The best place to find bones is your local butcher, farmers market, or rancher. Quality is important, so always look for non-GMO grass-fed, and free-range bones when possible. Ask for chicken feet and any other parts of the animal that have connective tissue, as this will yield the most collagen and gelatin. There are some online sources for quality bones, like Primal Pastures and White Oak Pastures. Another option is to use the leftover bones from rotisserie chickens. This option can really stretch your dollars, since you can use the meat for meals and turn the bones into broth.
Without further ado, here’s our Instant Pot chicken bone broth recipe, and if you’d prefer to make beef, we have an instant pot beef bone broth recipe coming soon.

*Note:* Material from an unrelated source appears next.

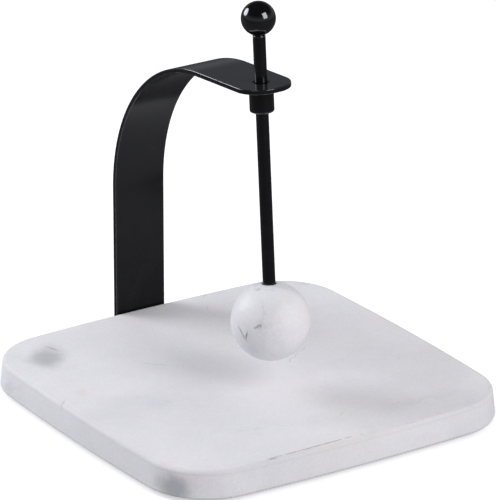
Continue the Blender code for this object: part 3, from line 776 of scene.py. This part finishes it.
def makeBall():
    rim = asin((ball["hole"] + 0.00015) / ball["radius"])
    floor = ball["radius"] - ball["holeDepth"]
    lip = ball["radius"] * cos(rim)
    bore = np.array([(ball["hole"] - 0.0001, floor), (ball["hole"], floor + 0.0001),
                     (ball["hole"], lip - 0.0002), (ball["hole"] + 0.00005, lip - 0.00006)])
    arc = ballArc(ball["radius"], rim, pi - 0.012, 90)
    mask = np.concatenate([[0, 0, 1, 1], np.zeros(len(arc))])
    mesh = ontoAxis(turned("weight_ball", np.concatenate([bore, arc]), 128, edgeMask=mask), -ball["drop"])
    mesh.set_sharp_from_angle(angle=radians(50))
    return addPiece("weight_ball", mesh, ballMarble, "weight", "marble_ball")


insert = {"outer": 0.0033, "inner": 0.0026}


# A plain sleeve in the ball's hole, which takes the rod's lower stub.
def makeInsert():
    low = ball["radius"] - ball["holeDepth"] + gap
    high = ball["holeDepth"] + ball["shoulder"] - gap
    outer, inner = insert["outer"], insert["inner"]
    profile, mask = roundCorners([(inner, high, 0.0001), (outer, high, 0.0001), (outer, low, 0.0001),
                                  (inner, low, 0.0001)], 3, closed=True)
    mesh = ontoAxis(turned("thread_sleeve", profile, 48, closed=True, edgeMask=mask), -ball["drop"])
    return addPiece("thread_sleeve", mesh, brass, "weight", "ball_insert")


anchor = {"radius": 0.0030, "bore": 0.0022, "length": 0.0080, "knurlDepth": 0.00022, "knurlTurns": 12,
          "knurlPitch": 2600}


# Knurled sleeves: the outside radius falls by depth * (1 - |sin(n t + k z)| |sin(n t - k z)|).
def makeAnchors():
    rows, around, depth = 33, 96, anchor["knurlDepth"]
    turns, pitch = anchor["knurlTurns"], anchor["knurlPitch"]
    angle = np.linspace(0, 2 * pi, around, endpoint=False)
    height = np.linspace(0.0002, anchor["length"] - 0.0002, rows)[:, None]
    pattern = np.abs(np.sin(turns * angle + pitch * height)) * np.abs(np.sin(turns * angle - pitch * height))
    outside = anchor["radius"] - depth * (1 - pattern)
    bore = np.full((2, around), anchor["bore"])
    radius = np.concatenate([outside, bore])
    heights = np.concatenate([np.repeat(height, around, axis=1), np.full((1, around), anchor["length"]),
                              np.zeros((1, around))])
    rings = np.stack([radius * np.cos(angle), radius * np.sin(angle), heights], axis=-1)
    for index, place in enumerate(screwPlaces):
        mesh = moved(skin("anchor_sleeve", rings, ends=False), (place, 0, pocketTop + gap))
        mesh.set_sharp_from_angle(angle=radians(40))
        addPiece(f"anchor_sleeve_{index + 1}", mesh, brass, "stand", f"base_anchor_{index + 1}")


screw = {"head": 0.0038, "shank": 0.0019, "length": 0.0098, "first": 0.0130, "spacing": 0.0160,
         "socket": 0.00145, "socketDepth": 0.0014}


# Countersunk screws with a six-sided socket: the socket's radius is apothem / cos(angle to the nearest flat).
def makeScrews():
    around = 72
    angle = np.linspace(0, 2 * pi, around, endpoint=False)
    flat = (angle + pi / 6) % (pi / 3) - pi / 6
    hexagon = screw["socket"] * cos(pi / 6) / np.cos(flat)
    cone = screw["head"] - screw["shank"]
    socketDepth = screw["socketDepth"]
    outside = [(screw["head"] - 0.0002, 0.0), (screw["head"], 0.0001), (screw["shank"], cone),
               (screw["shank"], screw["length"] - 0.0004), (screw["shank"] - 0.0004, screw["length"])]
    radii = np.stack([hexagon - 0.0001, hexagon, hexagon, *[np.full(around, radius) for radius, _ in outside]])
    heights = np.array([socketDepth, socketDepth - 0.0001, 0.0, *[height for _, height in outside]])
    rings = np.stack([radii * np.cos(angle), radii * np.sin(angle),
                      np.repeat(heights[:, None], around, axis=1)], axis=-1)
    for index, place in enumerate(screwPlaces):
        mesh = moved(skin("socket_screw", rings), (place, 0, tabBottom + gap))
        mesh.set_sharp_from_angle(angle=radians(25))
        addPiece(f"socket_screw_{index + 1}", mesh, steel, "stand", f"arm_screw_{index + 1}")


foot = {"radius": 0.0080, "height": 0.0020, "inset": 0.0270, "grooves": (0.0062, 0.0044, 0.0026),
        "grooveWidth": 0.0008, "grooveDepth": 0.0004}


# Rubber pads with a round edge and three shallow grooves underneath.
def makeFeet():
    radius, top = foot["radius"], foot["height"] - gap
    corners = [(0, top, 0), (radius, top, 0.0003), (radius, 0, 0.0005)]
    wide, deep, slope = foot["grooveWidth"], foot["grooveDepth"], 0.0002
    for ring in foot["grooves"]:
        corners += [(ring, 0, 0.0001), (ring - slope, deep, 0.0001), (ring - wide + slope, deep, 0.0001),
                    (ring - wide, 0, 0.0001)]
    profile, mask = roundCorners([*corners, (0, 0, 0)], 3)
    profile, mask = profile[1:-1], mask[1:-1]
    spread = slab["width"] / 2 - foot["inset"]
    for name, alongX, alongY in (("front_left", -1, -1), ("front_right", 1, -1), ("back_left", -1, 1),
                                 ("back_right", 1, 1)):
        place = (slabX + alongX * spread, alongY * spread, 0)
        mesh = moved(turned("pad_" + name, profile, 56, edgeMask=mask), place)
        addPiece("pad_" + name, mesh, rubber, "stand", "foot_" + name)


# Worked out from the pieces' own values
slabTop = slab["bottom"] + slab["thickness"]
reach = slab["width"] / 2 - slab["notch"] + gap + strap["thickness"]
slabX = (reach - slab["width"] / 2) / 2  # so that the whole holder's box is centred on the origin
strapX = slabX - reach
tabBottom = slab["bottom"] + gap
pocketTop = slab["bottom"] + strap["thickness"] + 2 * gap
bendEndX = strapX + strap["bend"] * (1 - sin(strap["rise"]))
bendEndZ = strap["bendHeight"] + strap["bend"] * cos(strap["rise"])
guideAt = np.array([bendEndX + strap["guide"] * cos(strap["rise"]), 0,
                    bendEndZ + strap["guide"] * sin(strap["rise"])])
screwPlaces = [strapX + screw["first"] + index * screw["spacing"] for index in range(2)]
print("sizes worked out: the guide hole is at", guideAt.round(4))

makeSlab()
makeStrap()
makeCollar()
makeRod()
makeKnob()
makeBall()
makeInsert()
makeAnchors()
makeScrews()
makeFeet()
print("pieces made")


floorLook = {"reach": 40.0, "colour": (0.62, 0.62, 0.63), "mirrored": 0.17, "glow": 0.55, "far": 0.10}


# A pale floor. What the camera sees of it has a little glow, so that it stays pale far from the lights. In
# mirrors it is darker, with a faint glow far off.
def makeFloor():
    side = floorLook["reach"]
    corners = np.array([[-side, -side, 0], [side, -side, 0], [side, side, 0], [-side, side, 0]], float)
    mesh = bpy.data.meshes.new("floor")
    mesh.from_pydata(corners.tolist(), [], [(0, 1, 2, 3)])
    made = bpy.data.materials.new("pale_floor")
    made.use_nodes = True
    tree = made.node_tree
    tree.nodes.clear()
    path = addNode(tree, "ShaderNodeLightPath").outputs
    darker = [level * floorLook["mirrored"] for level in floorLook["colour"]]
    colour = mixColour(tree, path["Is Glossy Ray"], (*floorLook["colour"], 1), (*darker, 1))
    matt = addNode(tree, "ShaderNodeBsdfDiffuse", {"Color": colour})
    place = addNode(tree, "ShaderNodeTexCoord").outputs["Object"]
    distance = addNode(tree, "ShaderNodeVectorMath", {0: place}, {"operation": "LENGTH"}).outputs["Value"]
    mirroredGlow = remap(tree, distance, 0.9, 2.6, 0.0, floorLook["far"])
    seenGlow = remap(tree, distance, 0.3, 2.0, floorLook["glow"], 1.0)
    glow = maths(tree, "ADD", maths(tree, "MULTIPLY", path["Is Camera Ray"], seenGlow),
                 maths(tree, "MULTIPLY", path["Is Glossy Ray"], mirroredGlow))
    glow = addNode(tree, "ShaderNodeEmission", {"Strength": glow})
    both = addNode(tree, "ShaderNodeAddShader", {0: matt.outputs[0], 1: glow.outputs[0]})
    addNode(tree, "ShaderNodeOutputMaterial", {"Surface": both.outputs[0]})
    mesh.materials.append(made)
    holder("floor", mesh)


def aim(piece, towards):
    piece.rotation_mode = "QUATERNION"
    piece.rotation_quaternion = Vector(towards).to_track_quat("-Z", "Y")


lights = {
    "left_softbox": {"towards": (-0.770, -0.527, 0.359), "distance": 1.10, "size": (0.74, 0.60), "power": 8.6,
                     "shape": "ELLIPSE", "colour": (0.93, 0.94, 1.00)},
    "right_softbox": {"towards": (0.832, 0.263, 0.485), "distance": 1.20, "size": (0.60, 0.74), "power": 8.2,
                      "shape": "RECTANGLE", "colour": (1.00, 0.99, 1.00)},
}
# How bright the room is: as soft light, and as mirrored low down near the horizon and high up
room = {"light": 0.50, "low": 0.27, "high": 0.025, "highFrom": 0.55}


# Two soft boxes, and a room that is bright to look at, softer as light and darker in mirrors.
def makeLights():
    middle = np.array([0.01, 0.0, 0.20])
    for name, values in lights.items():
        light = bpy.data.lights.new(name, "AREA")
        light.shape = values["shape"]
        light.size, light.size_y = values["size"]
        light.energy = values["power"]
        light.color = values["colour"]
        lamp = holder(name, light)
        towards = np.array(values["towards"])
        lamp.location = middle + towards * values["distance"]
        aim(lamp, -towards)
        lamp.visible_camera = False
    world = bpy.data.worlds.new("studio")
    bpy.context.scene.world = world
    world.use_nodes = True
    tree = world.node_tree
    tree.nodes.clear()
    path = addNode(tree, "ShaderNodeLightPath").outputs
    heading = addNode(tree, "ShaderNodeTexCoord").outputs["Generated"]
    up = addNode(tree, "ShaderNodeSeparateXYZ", {0: heading}).outputs[2]
    mirrored = remap(tree, up, 0.08, room["highFrom"], room["low"], room["high"])
    level = addNode(tree, "ShaderNodeMix",
                    {0: path["Is Glossy Ray"], 2: room["light"], 3: mirrored}).outputs[0]
    level = addNode(tree, "ShaderNodeMix", {0: path["Is Camera Ray"], 2: level, 3: 1.0}).outputs[0]
    tint = mixColour(tree, path["Is Glossy Ray"], (1, 1, 1, 1), (0.93, 0.97, 1.04, 1))
    background = addNode(tree, "ShaderNodeBackground", {"Color": tint, "Strength": level})
    addNode(tree, "ShaderNodeOutputWorld", {"Surface": background.outputs[0]})


view = {
    "place": (1.9197, -1.2531, 0.9925),
    "looks": (-0.7780, 0.5085, -0.3691),
    "lens": 355.8,
}


def makeCamera():
    lens = bpy.data.cameras.new("camera")
    lens.lens = view["lens"]
    lens.sensor_width = 36
    lens.clip_start = 0.05
    lens.clip_end = 200
    camera = holder("camera", lens)
    camera.location = view["place"]
    aim(camera, view["looks"])
    bpy.context.scene.camera = camera
    bpy.context.scene.view_settings.view_transform = "Standard"


makeFloor()
makeLights()
makeCamera()
print("stage made")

Instant Pot Chicken Bone Broth
- water, enough to cover ingredients
- 2 pound chicken back bones and neck bones
- 1 pound chicken feet
- 1 onion peeled, chopped
- 1 handful baby carrots, or regular carrots, chopped
- 1 handful mushrooms, any kind
- 1 stalk celery, chopped
- 2 tablespoon apple cider vinegar
- 1 pinch fresh sage
- 1 pinch fresh thyme
- 1 teaspoon black pepper
- 1 teaspoon sea salt
- 5 stems fresh parsley, chopped
- 5 cloves fresh garlic, peeled
- 1 thumb fresh ginger, peeled
- 1 each green pepper, cleaned, oven-roasted
- 2 each scallions, chopped
- Add all ingredients to pot
- Add enough water just to cover ingredients
- Secure lid and set pressure to high for for 120 minutes
- Let pressure release naturally (NPR)
- Remove lid and skim off any fat
- Strain broth into refrigerator-safe containers and then let cool before storing
- Before adding to the Instant Pot, try roasting the bones and veggies on a baking sheet at 375F, for 30-45 minutes, or until golden brown, for a richer flavor.